Gay and lesbian group at table.
SOLINET's gay and lesbian staff and friends.

On the Home Front

SOLINET promotes and celebrates diversity on the home front as well — in hiring and promotion, of course, but also socially. To celebrate Black History Month each February, SOLINET's African-American staff put together a festive and informative month-long exhibition of the history and achievements of Americans of African ancestry, culminating in a beautifully presented (and eagerly anticipated) feast of traditional Southern/African-American fare, fondly known as the Soul-to-SOL luncheon.

Later in the year, SOLINET staff dedicate Gay & Lesbian Pride Month to promoting the humanity and dignity of the women and men throughout history whose sexuality has placed them outside the mainstream and who deserve to be accepted as "us" rather than "them." The observation includes weekly films devoted to gay issues and intranet snapshots of known and unknown gays and lesbians and their contributions in all spheres.

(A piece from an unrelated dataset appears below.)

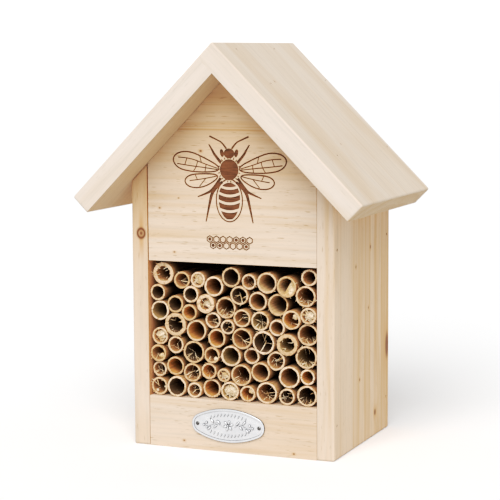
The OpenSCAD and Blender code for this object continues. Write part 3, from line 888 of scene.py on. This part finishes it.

It is SOLINET's ongoing mission and vision to participate with the library community in upholding and popularizing cultural diversity. Libraries are the repositories of the cultural and social histories and traditions of the peoples of the world. Just as we seek to preserve these cultures, so we support and promote them. That is our goal. VL


Sara Swain is a veteran of the civil rights and women's liberation movements of the 1960s and 70s and was a writer/editor for Womankind, a pioneering national publication. She continues to be an activist on behalf of communities that experience oppression and discrimination. She has been at SOLINET for more than seven years, where she serves as writer/editor. "It is my greatest pleasure to be employed by and work in the service of librarians, a community of men and women in the forefront of the struggle to maintain our First Amendment rights and to demonstrate diversity and equality in practice."